It's not a pretty story. Obama ran on ending the Bush "war on terror" police state and has persisted in conducting and defending against legal challenges many if not most of the same repressive and anti-civil libertarian policies he criticized as a candidate. During the campaign, he told his "progressive" supporters he was (basically) antiwar--even though his very underlying promise (to the foreign policy establishment) of continued militarism was evident to trained observers--and then came in to pass a record-setting Pentagon budget and to expand US militarism in South Asia and around the world.

Before he became president

Second, we should not accept the "once he became president" line in Nairn's comment. Obama enlisted as an eager, energetic and eloquent agent and exponent of US military imperialism within and beyond Iraq during his career as a US Senator (2005-2009) and a presidential candidate (2006-2008). His "anti-war" campaign imagery was deeply fraudulent and he acted powerfully on behalf of the "machine set to kill" in his Senate votes and as an influential politician before his election to the imperial presidency. [5]

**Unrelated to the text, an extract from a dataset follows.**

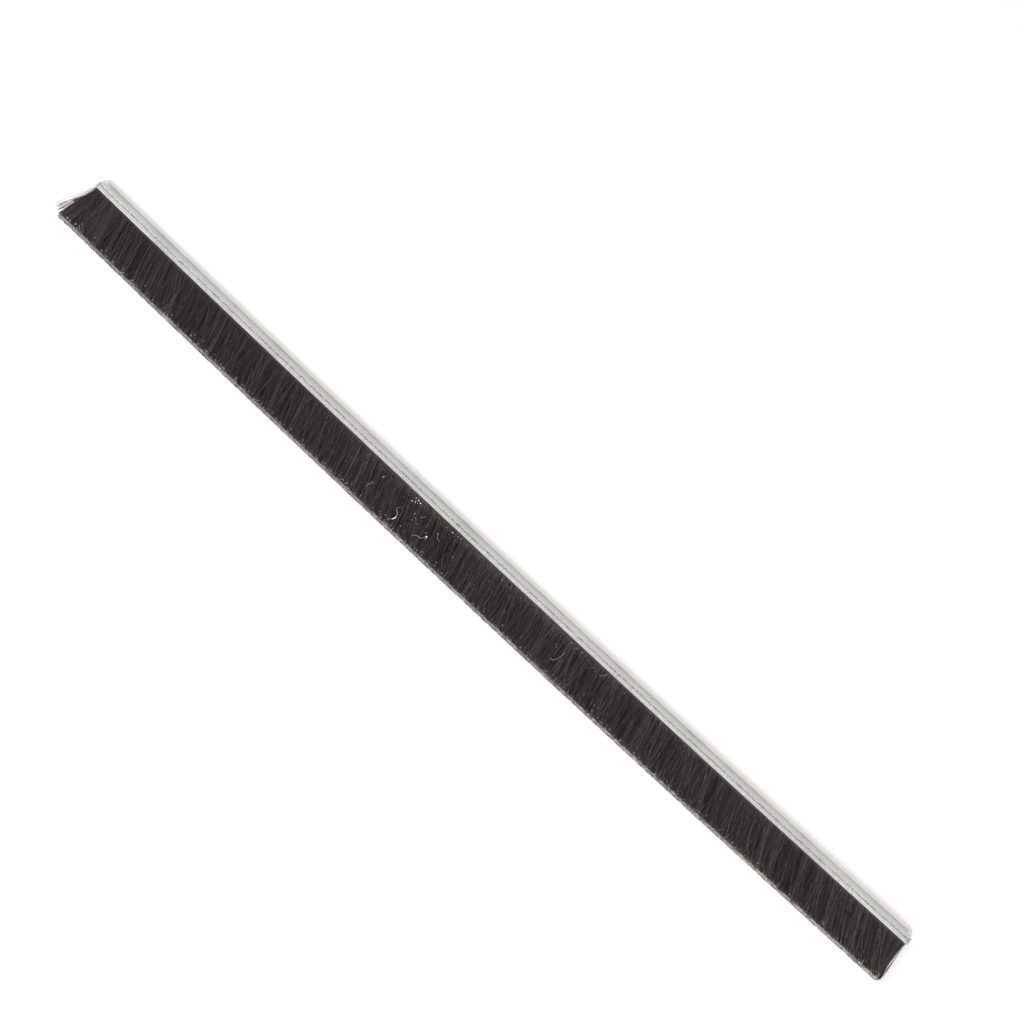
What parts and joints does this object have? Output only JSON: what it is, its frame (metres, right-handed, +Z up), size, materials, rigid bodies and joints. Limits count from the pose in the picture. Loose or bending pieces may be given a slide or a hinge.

After the election and prior to his inauguration, moreover, Palestinians and their supporters watched in disgust as the normally wordy President-elect stood nauseatingly mute while Israel and Washington massacred thousands of civilians in the open-air Israeli prison called the Gaza Strip in December 2008 and January 2009. As Noam Chomsky noted:

To these crimes Obama's response has been silence-unlike, say, the terrorist attack in Mumbai, which he was quick to denounce, along with the "hateful ideology" that lies behind it. In the case of Gaza, his spokespersons hid behind...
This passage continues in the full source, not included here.